Risk of Bamboo is to demonstrate a clear payoff to researchers (faculty) within a defined timeframe. If Bamboo can't communicate that, it will be difficult to make it work.

One IT person said that humanities scholarship is an individual pursuit and that the Forum would not take load off him.

The IT folks began to ask whether PB would just become another MERLOT. Facebook is successful because it reached a critical mass. I don't think MERLOT has the kind of institutional buy-in -- and therefore the motivation for continued commitment for development and improvement -- that PB is looking for. PB strikes me as being fundamentally a multi-*institution*-driven project rather than a social network of individual humanists.

Q&A re: small table discussions:
If digital humanities is going to flourish, then institutional and disciplinary Silos will have to break down and reform. Linear Recipes might be too narrow -- need feedback loop type structure (not sure what was meant by this). Scenarios might be better way to think of Recipes. Why use Bamboo over something like FB for networking? Can we leverage or interoperate with something like FB? Tools etc. are short lived relative to interoperability standards.

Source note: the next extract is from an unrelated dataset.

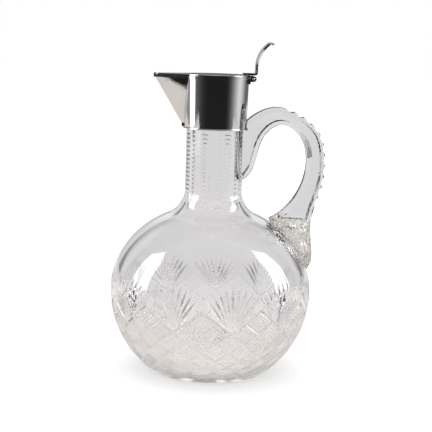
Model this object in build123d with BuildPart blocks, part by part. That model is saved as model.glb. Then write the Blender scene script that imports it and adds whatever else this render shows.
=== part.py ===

Following the Q&A of small table discussions, we took a poll on the level of institutional willingness to commit to the sections of PB in areas 3 & 4.
DAY 3

Small table discussions on what to do next in Bamboo. Establish an integrated core for the first year.

Long range plan has to be to reach beyond that initial group of humanists building Bamboo.

Neil Fraistat: keep humanities scholars engaged in shaping Bamboo at all stages, else the technical/humanities divide will remain.

Elli Mylonas: True partnerships have to go both ways.

Charter: Do we need different versions of it or different schematics to address the different constituent audiences in Bamboo?